──────── Material shown
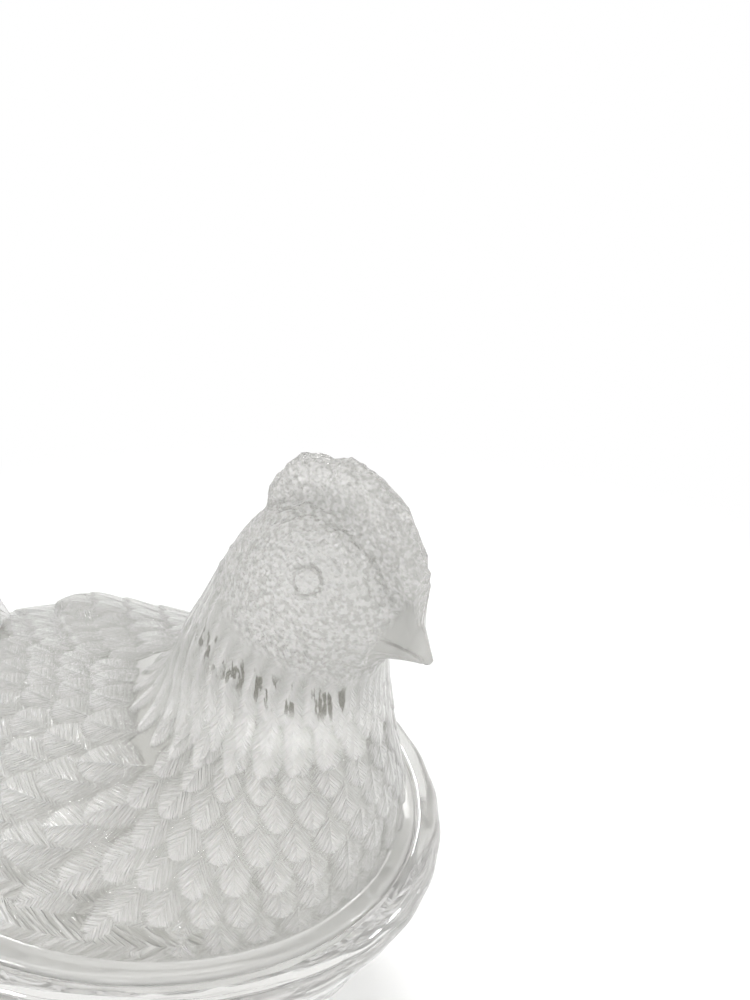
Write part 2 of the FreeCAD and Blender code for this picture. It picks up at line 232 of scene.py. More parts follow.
def dish_shell(sizes):
    """Closed shell of the dish: floor, hollow, ledge, seat, rounded rim, wall, foot, recess."""
    def inset(pair, by):
        return pair[0] - by, pair[1] - by

    def at(pair, out, z):
        return pair[0] + out, pair[1] + out, z

    def flat_rows(pair, z):
        return np.array([(pair[0] * share, pair[1] * share, z) for share in FLAT_SHARES])

    rim = (DISH_LONG, DISH_WIDE)
    seat = inset(rim, sizes.rim_wide)
    mouth = inset(seat, sizes.ledge_wide)
    step = sizes.rim_wide - sizes.rim_lip
    base = inset(rim, step)
    foot = (sizes.foot_long / 2, sizes.foot_wide / 2)
    inner = inset(foot, sizes.wall)
    ring, soft, recess = sizes.foot_ring, sizes.edge_round, sizes.foot_recess
    top = RIM_PLANE
    ledge, band_low = top - sizes.flange_thick, top - sizes.rim_high
    floor = recess + sizes.floor_thick

    hollow = wall_profile(at(inner, 0, floor), at(mouth, 0, ledge), 44)
    hollow = hollow[hollow[:, 2] > floor + 3 * MM]
    corner = turned_edge(at(inner, -4 * MM, floor), hollow[0], at(inner, 0.3 * MM, floor), 7)
    rim_rows = np.array([at(base, step * out, band_low + sizes.rim_high * high) for high, out in RIM_SHARES])
    rim_rows = smooth_rows(rim_rows, np.linspace(0, len(rim_rows) - 1, 30))
    outside = wall_profile(at(foot, 0, sizes.foot_high), at(base, 0, band_low), 110)[::-1]
    outside = outside[outside[:, 2] < rim_rows[-1, 2] - 0.3 * MM]
    inside = [
        flat_rows(inner, floor), corner, hollow[1:-2],
        turned_edge(at(mouth, 0, ledge - soft), at(mouth, soft, ledge), at(mouth, 0, ledge), 4),
        [at(seat, -soft, ledge)],
        turned_edge(at(seat, -soft * 0.5, ledge), at(seat, 0, ledge + soft * 0.5), at(seat, 0, ledge), 3),
        turned_edge(at(seat, 0, top - soft), at(seat, soft, top - 0.1 * MM), at(seat, 0, top), 5),
    ]
    below = [
        [at(foot, 0, sizes.foot_high * 0.55)],
        turned_edge(at(foot, 0, soft), at(foot, -soft, 0), at(foot, 0, 0), 5),
        turned_edge(at(foot, -ring + soft, 0), at(foot, -ring, soft), at(foot, -ring, 0), 4),
        turned_edge(at(foot, -ring, recess - soft * 0.5), at(foot, -ring - soft * 0.5, recess),
                    at(foot, -ring, recess), 3),
        flat_rows(inset(foot, ring), recess)[::-1],
    ]
    grid = level_grid(np.vstack([*inside, rim_rows, outside, *below]), oval(*rim, DISH_COLUMNS))

    rim_first = sum(len(rows) for rows in inside)
    wall_first = rim_first + len(rim_rows)
    rim_part, wall_part = slice(rim_first, wall_first), slice(wall_first, wall_first + len(outside))
    angle = np.arctan2(grid[..., 1] / DISH_WIDE, grid[..., 0] / DISH_LONG)
    weave_low, weave_high = sizes.foot_high + 2 * MM, band_low - 11 * MM
    relief = np.zeros(grid.shape[:2])
    share = (grid[wall_part, :, 2] - weave_low) / (weave_high - weave_low)
    relief[wall_part] = basket_relief(angle[wall_part], share) * sizes.weave_depth
    flutes = FLUTE_DEPTH * (0.5 - 0.5 * np.cos(angle[rim_part] * FLUTES))
    relief[rim_part] = -flutes * ramp(grid[rim_part, :, 2], band_low, band_low + 3 * MM)
    grid = grid + grid_normals(grid, 3, (0, 0, 1)) * relief[..., None]
    shell = Shell()
    shell.add((0, 0, floor))
    shell.add(grid)
    shell.add((0, 0, recess))
    return shell


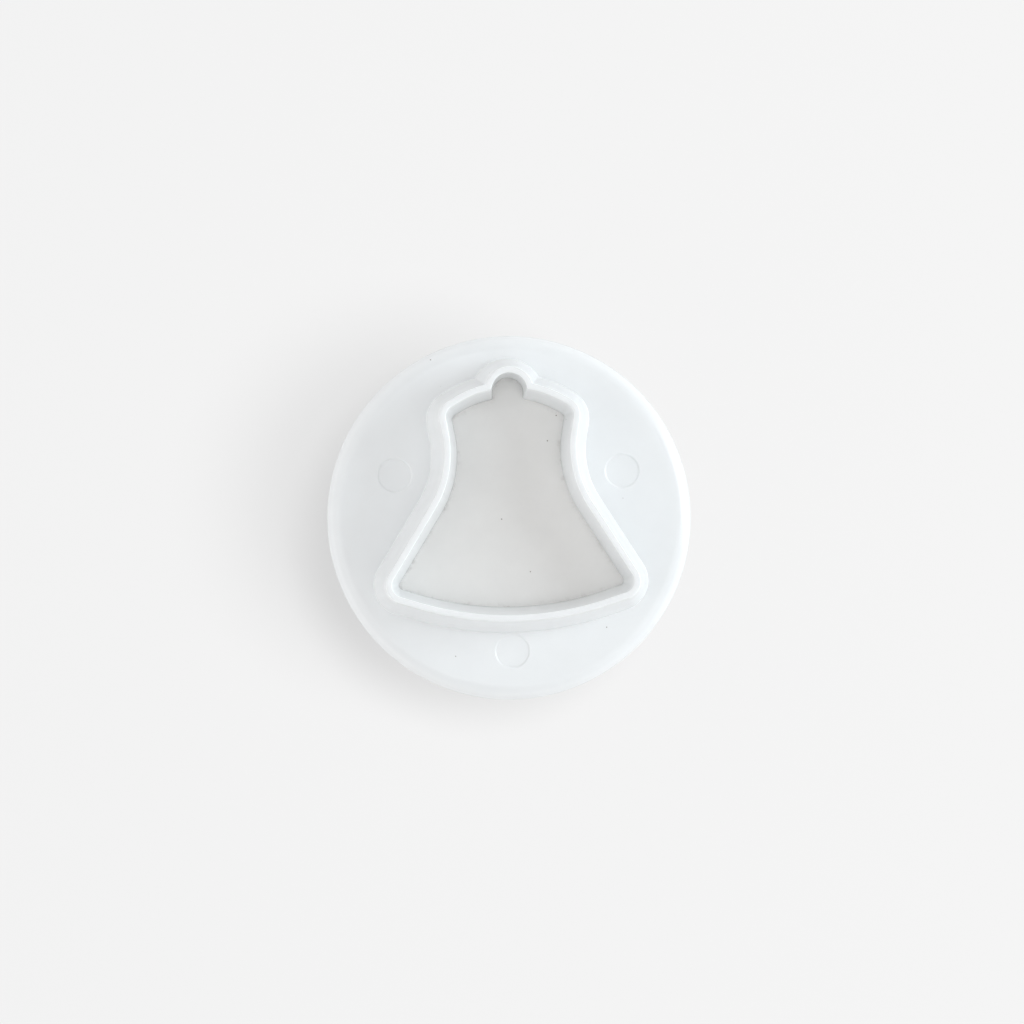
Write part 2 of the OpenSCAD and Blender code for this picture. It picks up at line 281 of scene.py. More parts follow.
# Each lamp's name, what it is, its shape, whether the floor alone or all but the floor gets its light, its
# watts, its width in millimetres, and in degrees its azimuth from the X axis and its elevation
LAMPS = (
    ("low", "broad low lamp on the right", "RECTANGLE", "EXCLUDE", 13.8, 1300.0, 10.0, 20.0),
    ("high", "lamp that draws the floor's long soft shadow", "DISK", "INCLUDE", 30.0, 800.0, -14.0, 61.0),
    ("top", "lamp that draws the floor's short shadow", "DISK", "INCLUDE", 25.0, 420.0, 38.0, 79.0),
    ("over", "weak lamp above", "SQUARE", "EXCLUDE", 3.1, 900.0, 0.0, 85.0),
    ("left", "weak lamp on the left", "SQUARE", "EXCLUDE", 2.2, 900.0, 180.0, 60.0),
    ("front", "weak lamp on the front right", "SQUARE", "EXCLUDE", 2.0, 900.0, -45.0, 60.0),
)


def lamp_settings():
    """Power, size and direction of every lamp, as properties"""
    held = {}
    for name, what, _, _, power, size, azimuth, elevation in LAMPS:
        title = name.capitalize()
        held[name + "_power"] = share(f"{title} power", power, f"Power of the {what}, in watts", 100.0)
        held[name + "_size"] = length(f"{title} size", size, f"Width of the {what}")
        held[name + "_azimuth"] = degrees(f"{title} azimuth", azimuth, f"Direction of the {what}")
        held[name + "_elevation"] = degrees(f"{title} elevation", elevation, f"Height angle of the {what}")
    return held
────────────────
What you need to do ::
Set down verbatim only the lines between the start of the data above and the line with "return pair[0] +", both boundaries included.

Solution for this task ::
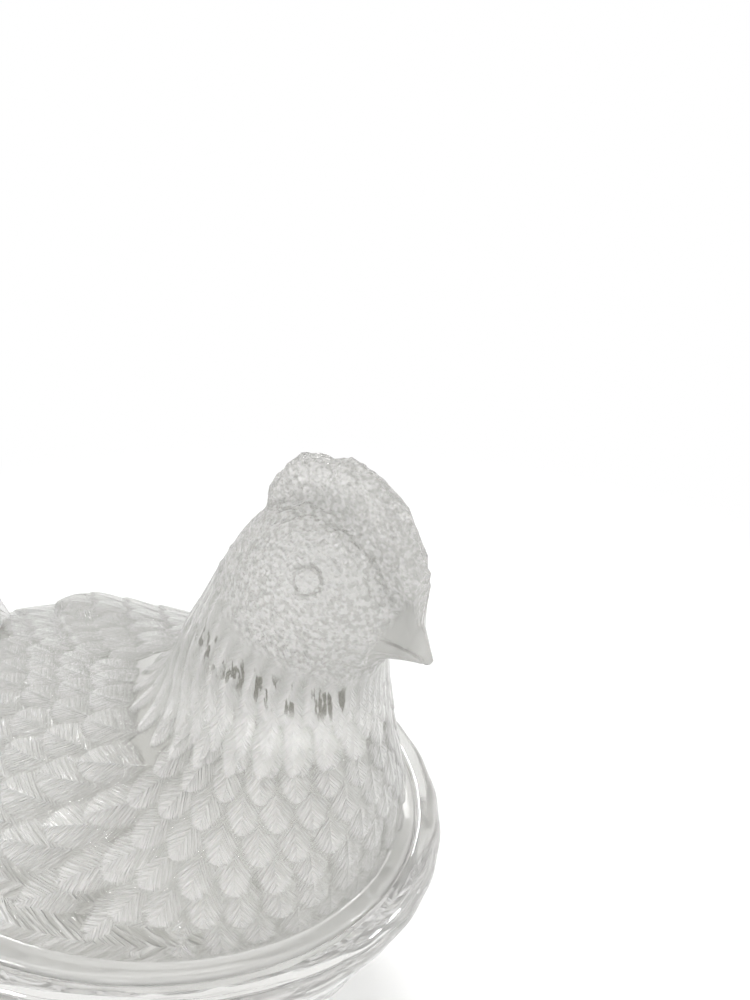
Write part 2 of the FreeCAD and Blender code for this picture. It picks up at line 232 of scene.py. More parts follow.
def dish_shell(sizes):
    """Closed shell of the dish: floor, hollow, ledge, seat, rounded rim, wall, foot, recess."""
    def inset(pair, by):
        return pair[0] - by, pair[1] - by

    def at(pair, out, z):
        return pair[0] + out, pair[1] + out, z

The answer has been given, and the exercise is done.